The Exponential Conference had an immediate impact on the Rev. Johnsie Cogman, pastor of Mt. Zion UMC in Georgetown. Her main learning: multiplication instead of addition.

“If each person in the church would multiply him or herself and encourage others to do the same… God’s kingdom would grow exponentially,” Cogman said. “We would multiply not in our building but in our communities. Our multiplication focus will be on making disciples not just members.”

Cogman said that she had three leaders from her church with her in Orlando. She brainstormed with them during the meeting as to how to multiply Mt. Zion.

“For example, I challenged each leader to start a small group of some sort, in which relationship building and disciple-making occurred,” she said. “We are going to implement these groups using technology and social media, beginning in May 2016.”

The BWC’s office of Vibrant Communities provided scholarships for many BWC people to attend. It was an intentional effort, said the Rev. Tony Love, director, to expose as many people as possible to the need for starting new churches.

“We know that one of the best ways to reach new people for Jesus Christ is to start new faith communities,” Love said. “In order to do that, we have to bring up leaders, both clergy and laity, willing to make the sacrifices to start a new church.”

In the past four years, the Baltimore-Washington Conference has started 14 new faith communities. The most recent, a multicultural worshiping community by InspireDC at Columbia Heights, began last Easter.

As a denomination, The United Methodist Church has declared that starting new churches is one of its “Four Areas of Focus.” Path 1, part of Discipleship Ministries, was created to offer a variety of tools and resources. Path 1 was one of the partners with and at Exponential.

Path 1’s stated objective is to equip 2,016 church planters who will start 1,000 new congregations. Each of those congregations will commit to starting another new congregation within its first 10 years of existence, thus becoming a level 5, or multiplying, church.

The Rev. Gail Button serves Messiah and Solley UMCs in Glen Burnie. After attending Exponential for the first time, she asked her congregation to pray about three things she learned there.

“First, are we working towards building our kingdom or God’s Kingdom,” she said. “Are we growing or sending? Are we relaxing or taking risks?”

Both of her churches are small-membership churches, she said, but that doesn’t mean they can’t be Level 5 churches; churches that multiply. Solley UMC has thousands of townhouses being built nearby, but there is no place for small groups to meet, like a Panera.

“We’re thinking of creating a coffee shop,” Button said, “a sort of ‘third place’ for people to meet.”

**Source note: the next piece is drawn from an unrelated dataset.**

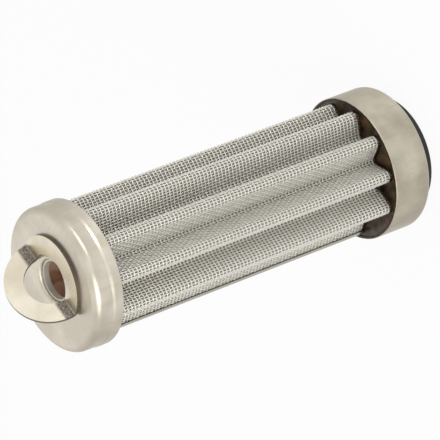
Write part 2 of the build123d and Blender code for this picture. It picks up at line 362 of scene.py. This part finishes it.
capSteel = makeSatinSteel("drawn_stainless_sheet", satinSteel)
# painted shade: the open cap is the same drawn sheet given darker colours than the handle cap
shadedCupSteel = makeSatinSteel("drawn_stainless_cup",
                              dict(satinSteel, light="#cbc4b3", dark="#b0a897", warm="#a9987a"),
                              rimStain)
# pull ring: its dark colour paints shade on the edges and bends, with the cut edges' own colour
handleSteel = makeSatinSteel("stamped_stainless_strip",
                             dict(satinSteel, light="#e8e0ce", dark="#d8cfbb", warm="#d2c5a7",
                                  cloudMm=30.0, roughness=(0.22, 0.30), stainAndShade="#3f3328",
                                  wipeStretch=1.0, wipeMm=6.0),
                             cutEdgesAndBendShade)
ferruleSteel = makeSatinSteel("turned_stainless",
                              dict(satinSteel, light="#e2ded3", dark="#cfc9bb",
                                   lineDepthMm=0.01, roughness=(0.40, 0.5), metallic=0.3))
coreSteel = makeSatinSteel("perforated_stainless", dict(satinSteel, light="#a8a196",
                                                        dark="#8f887c", warm="#857a66"))
clipSteel = makeSatinSteel("rolled_stainless_strip", dict(satinSteel, light="#bab5a8",
                                                          dark="#a9a497", warm="#9c9483"))
wires = makeWireSteel("drawn_stainless_wire", wireSteel)
cloth = makeFilterCloth("fine_wire_cloth", filterCloth)
darkResin = makeResin("amber_resin_deep", poolResin)
brownResin = makeResin("amber_resin_brown", paleLitBoreResin)
rubber = makeRubber("nitrile_rubber", sealRubber)

finishes = {
    "open_end_cap": shadedCupSteel, "handle_end_cap": capSteel, "pull_handle": handleSteel,
    "hole_ferrule": ferruleSteel, "core_tube": coreSteel, "seam_clip": clipSteel,
    "outer_support_mesh": wires, "inner_support_mesh": wires, "filter_cloth": cloth,
    "open_end_resin": darkResin, "handle_end_resin": brownResin, "face_seal": rubber,
}
for name, material in finishes.items():
    mesh = nodes[name].data
    mesh.materials.clear()
    mesh.materials.append(material)
print("materials on the CAD nodes")


# Pleats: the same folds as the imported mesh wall, so the wires lie where the wall is
pleats = {
    "count": 10, "seamDegrees": 130.0, "seamGapDegrees": 60.0,
    "ridgeFoldMm": 3.0, "valleyFoldMm": 1.0, "wallMm": 0.8,
}
# Woven wires, a little uneven. The hoop wires lie further apart than the long ones
weave = {
    "longPitchMm": 1.27, "hoopPitchMm": 1.85, "longWireMm": 0.52, "hoopWireMm": 0.64,
    "insetMm": 0.50, "unevenMm": 0.05,
}


def polar(radius, angle):
    return Vector((radius * math.cos(angle), radius * math.sin(angle)))


def pleatFolds():
    # Centres of the ridge and valley folds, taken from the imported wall's own radii
    radii = [math.hypot(v.co.x, v.co.y) for v in nodes["outer_support_mesh"].data.vertices]
    ridgeCentre = max(radii) - pleats["ridgeFoldMm"] * mm
    valleyCentre = min(radii) + (pleats["wallMm"] + pleats["valleyFoldMm"]) * mm
    pitch = math.radians(360 - pleats["seamGapDegrees"]) / (pleats["count"] - 1)
    first = math.radians(pleats["seamDegrees"] + pleats["seamGapDegrees"])
    ridges = [first + pitch * i for i in range(pleats["count"])]
    nextOnes = ridges[1:] + [ridges[0] + 2 * math.pi]
    valleys = [(a + b) / 2 for a, b in zip(ridges, nextOnes)]
    return [polar(ridgeCentre, a) for a in ridges], [polar(valleyCentre, a) for a in valleys]


def pleatOutline(insetMm):
    # Arcs and lines in turn: ("arc", centre, radius, from, sweep) or ("line", start, end)
    ridges, valleys = pleatFolds()
    ridgeFold = (pleats["ridgeFoldMm"] - insetMm) * mm
    valleyFold = (pleats["valleyFoldMm"] + insetMm) * mm

    def flankNormal(ridge, valley, side):
        across = valley - ridge
        lean = math.acos((ridgeFold + valleyFold) / across.length)
        return math.atan2(across.y, across.x) + side * lean

    parts = []
    for i, ridge in enumerate(ridges):
        before, after = valleys[i - 1], valleys[i]
        nextRidge = ridges[(i + 1) % len(ridges)]
        inward = flankNormal(ridge, before, 1)
        outward = flankNormal(ridge, after, -1)
        sweep = (outward - inward) % (2 * math.pi)
        parts.append(("arc", ridge, ridgeFold, inward, sweep))
        flankStart = ridge + polar(ridgeFold, outward)
        flankEnd = after - polar(valleyFold, outward)
        parts.append(("line", flankStart, flankEnd))
        leaving = flankNormal(nextRidge, after, 1)
        sweep = -((outward - leaving) % (2 * math.pi))
        parts.append(("arc", after, valleyFold, outward + math.pi, sweep))
        parts.append(("line", after - polar(valleyFold, leaving),
                      nextRidge + polar(ridgeFold, leaving)))
    return parts


def partLength(part):
    if part[0] == "line":
        return (part[2] - part[1]).length
    return part[2] * abs(part[4])


def alongOutline(parts, count):
    # Evenly spaced points on the closed outline, each with its outward direction
    lengths = [partLength(p) for p in parts]
    total = sum(lengths)
    stations = []
    index, start = 0, 0.0
    for i in range(count):
        distance = total * i / count
        while distance > start + lengths[index]:
            start += lengths[index]
            index += 1
        part, share = parts[index], (distance - start) / lengths[index]
        if part[0] == "line":
            point = part[1].lerp(part[2], share)
            run = (part[2] - part[1]).normalized()
            outward = Vector((run.y, -run.x))
        else:
            angle = part[3] + part[4] * share
            point = part[1] + polar(part[2], angle)
            outward = polar(math.copysign(1.0, part[4]), angle)
        stations.append((point, outward))
    return stations


def evenCount(length, pitch):
    return 2 * round(length / pitch / 2)


def wireMesh(name, routes, wireMm, closed):
    # One mesh of six-sided tubes, a straight stretch from crossing to crossing
    curve = bpy.data.curves.new(name, "CURVE")
    curve.dimensions = "3D"
    curve.bevel_depth = wireMm / 2 * mm
    curve.bevel_resolution = 1
    curve.use_fill_caps = not closed
    for route in routes:
        spline = curve.splines.new("POLY")
        spline.points.add(len(route) - 1)
        for point, place in zip(spline.points, route):
            point.co = (*place, 1.0)
        spline.use_cyclic_u = closed
    drawn = bpy.data.objects.new(name + "_curve", curve)
    bpy.context.scene.collection.objects.link(drawn)
    mesh = bpy.data.meshes.new_from_object(drawn.evaluated_get(bpy.context.evaluated_depsgraph_get()))
    bpy.data.objects.remove(drawn)
    mesh.materials.clear()
    mesh.materials.append(wires)
    piece = bpy.data.objects.new(name, mesh)
    bpy.context.scene.collection.objects.link(piece)
    for face in mesh.polygons:
        face.use_smooth = True
    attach(piece, "root")
    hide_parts("outer_support_mesh")
    return piece


def weaveOuterMesh():
    low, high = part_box("outer_support_mesh")
    outline = pleatOutline(weave["insetMm"])
    around = evenCount(sum(partLength(p) for p in outline), weave["longPitchMm"] * mm)
    rows = evenCount(high.z - low.z, weave["hoopPitchMm"] * mm)
    stations = alongOutline(outline, around)
    rise = (weave["longWireMm"] + weave["hoopWireMm"]) / 4 * mm
    chance = random.Random(5)
    sway = weave["unevenMm"] * mm
    heights = [low.z + (high.z - low.z) * (j + 0.5) / rows + chance.uniform(-sway, sway)
               for j in range(rows)]

    def crossing(i, j, side):
        point, outward = stations[i]
        up = side if (i + j) % 2 == 0 else -side
        place = point + outward * (rise * up + chance.uniform(-sway, sway) / 2)
        return (place.x, place.y, heights[j])

    longWires = [[crossing(i, j, 1) for j in range(rows)] for i in range(around)]
    hoopWires = [[crossing(i, j, -1) for i in range(around)] for j in range(rows)]
    half = around // 2
    wireMesh("outer_mesh_long_wires_1", longWires[:half], weave["longWireMm"], False)
    wireMesh("outer_mesh_long_wires_2", longWires[half:], weave["longWireMm"], False)
    half = rows // 2
    wireMesh("outer_mesh_hoop_wires_1", hoopWires[:half], weave["hoopWireMm"], True)
    wireMesh("outer_mesh_hoop_wires_2", hoopWires[half:], weave["hoopWireMm"], True)
    print("outer mesh woven:", around, "long wires and", rows, "hoop wires")


weaveOuterMesh()


# Studio: a white floor, a pale world, two soft lamps and a camera as in the photograph
view = {
    "axisDegrees": 58.3,      # between the filter's axis and the line to the camera
    "azimuthDegrees": -28.5,
    "rollDegrees": 110.7,     # how far the axis leans from upright in the picture
    "focalPixels": 4200.0, "distance": 1.848,
    "rimCentrePixel": (350.0, 169.0),
}
pictureSide = 440


def addCamera():
    data = bpy.data.cameras.new("photo_camera")
    data.sensor_width = 36.0
    data.lens = data.sensor_width * view["focalPixels"] / pictureSide
    camera = bpy.data.objects.new("photo_camera", data)
    bpy.context.scene.collection.objects.link(camera)
    turn, tilt = math.radians(view["azimuthDegrees"]), math.radians(view["axisDegrees"])
    back = Vector((math.sin(turn) * math.sin(tilt), -math.cos(turn) * math.sin(tilt),
                   math.cos(tilt)))
    levelRight = Vector((0, 0, 1)).cross(back).normalized()
    levelUp = back.cross(levelRight)
    roll = math.radians(view["rollDegrees"])
    right = levelRight * math.cos(roll) - levelUp * math.sin(roll)
    up = levelRight * math.sin(roll) + levelUp * math.cos(roll)
    rim = Vector((0, 0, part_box("open_end_cap")[1].z))
    perPixel = view["distance"] / view["focalPixels"]
    across = (view["rimCentrePixel"][0] - pictureSide / 2) * perPixel
    down = (view["rimCentrePixel"][1] - pictureSide / 2) * perPixel
    place = rim - right * across + up * down + back * view["distance"]
    camera.matrix_world = Matrix((
        (right.x, up.x, back.x, place.x),
        (right.y, up.y, back.y, place.y),
        (right.z, up.z, back.z, place.z),
        (0, 0, 0, 1)))
    data.clip_start = 0.05
    data.clip_end = 20.0
    bpy.context.scene.camera = camera
    return right, up, back


def addFloor():
    bpy.ops.object.select_all(action="DESELECT")
    bpy.ops.mesh.primitive_plane_add(size=12.0, location=(0, 0, 0))
    floor = bpy.context.object
    floor.name = "studio_floor"
    material = bpy.data.materials.new("white_paper")
    material.use_nodes = True
    tree = material.node_tree
    tree.nodes.clear()
    path = addNode(tree, "ShaderNodeLightPath")
    seen = addNode(tree, "ShaderNodeMath", {"operation": "MAXIMUM"},
                   {0: path.outputs["Is Camera Ray"], 1: path.outputs["Is Glossy Ray"]})
    seen = addNode(tree, "ShaderNodeMath", {"operation": "MAXIMUM"},
                   {0: seen.outputs[0], 1: path.outputs["Is Transmission Ray"]})
    share = addNode(tree, "ShaderNodeMath", {"operation": "MULTIPLY", 1: 0.93},
                    {0: seen.outputs[0]})
    paper = addNode(tree, "ShaderNodeBsdfDiffuse", {"Color": linearColour("#f4f4f4")})
    glow = addNode(tree, "ShaderNodeEmission", {"Color": (1, 1, 1, 1), "Strength": 1.0})
    mix = addNode(tree, "ShaderNodeMixShader",
                  links={0: share.outputs[0], 1: paper.outputs[0], 2: glow.outputs[0]})
    addNode(tree, "ShaderNodeOutputMaterial", links={"Surface": mix.outputs[0]})
    floor.data.materials.append(material)


def addWorld():
    world = bpy.data.worlds.new("white_studio")
    bpy.context.scene.world = world
    world.use_nodes = True
    tree = world.node_tree
    tree.nodes.clear()
    path = addNode(tree, "ShaderNodeLightPath")
    seen = addNode(tree, "ShaderNodeMath", {"operation": "MAXIMUM"},
                   {0: path.outputs["Is Camera Ray"], 1: path.outputs["Is Transmission Ray"]})
    seen = addNode(tree, "ShaderNodeMath", {"operation": "MAXIMUM"},
                   {0: seen.outputs[0], 1: path.outputs["Is Glossy Ray"]})
    strength = addNode(tree, "ShaderNodeMapRange", {"To Min": 0.7, "To Max": 1.0},
                       {"Value": seen.outputs[0]})
    background = addNode(tree, "ShaderNodeBackground", {"Color": (1, 1, 1, 1)},
                         {"Strength": strength.outputs["Result"]})
    addNode(tree, "ShaderNodeOutputWorld", links={"Surface": background.outputs[0]})


# Each lamp's direction in the camera's own right, up and back, and its power in watts
lamps = {
    "key_lamp": {"right": 0.38, "up": 0.82, "back": 0.55, "power": 12.0},
    "fill_lamp": {"right": 0.20, "up": -0.60, "back": 0.80, "power": 5.0},
}
lampDistance = 1.2
lampSize = 0.9
lampAimHeight = 0.1


def addLamp(name, direction, power):
    data = bpy.data.lights.new(name, "AREA")
    data.shape = "DISK"
    data.size = lampSize
    data.energy = power
    lamp = bpy.data.objects.new(name, data)
    bpy.context.scene.collection.objects.link(lamp)
    aim = Vector((0, 0, lampAimHeight))
    away = direction.normalized()
    lamp.rotation_mode = "QUATERNION"
    lamp.rotation_quaternion = away.to_track_quat("Z", "Y")
    lamp.location = aim + away * lampDistance
    lamp.visible_camera = False


right, up, back = addCamera()
addFloor()
addWorld()
for name, lamp in lamps.items():
    addLamp(name, right * lamp["right"] + up * lamp["up"] + back * lamp["back"], lamp["power"])
print("studio and camera ready")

Button attended a workshop on this type of multipliation, noting that starting a coffee shop costs about 30 percent of a traditional church start.
“We’ll see what the Spirit does here,” she said.

The Rev. Rodney Smothers, pastor at Liberty Grove UMC in Burtonsville, echoed Button’s strategy.

“The one thing I carry away from Exponential is that if you’re going to evoke that change, the way to do that is in small, strategic groups,” he said.

Smothers said the conference helped him think about how to do that with a group of leaders at his own church, including a group of new-comers and young people in the mix.

Noting that many of the attendees at Exponential were young adults, Smothers said that many new faith communities are born out of the failure of the traditional church to meet people’s needs.

“What we have to do is really create a church within a church,” he said, “and be intentional about it.”

That intentionality requires tools, he said, such as the information and resources being provided at Exponential.

Changing the narrative from additional to multiplication, he said, is a game-changer in thinking about evangelism. “You move from adding one plus one plus one,” he said, “to a place where we go out and invite others.”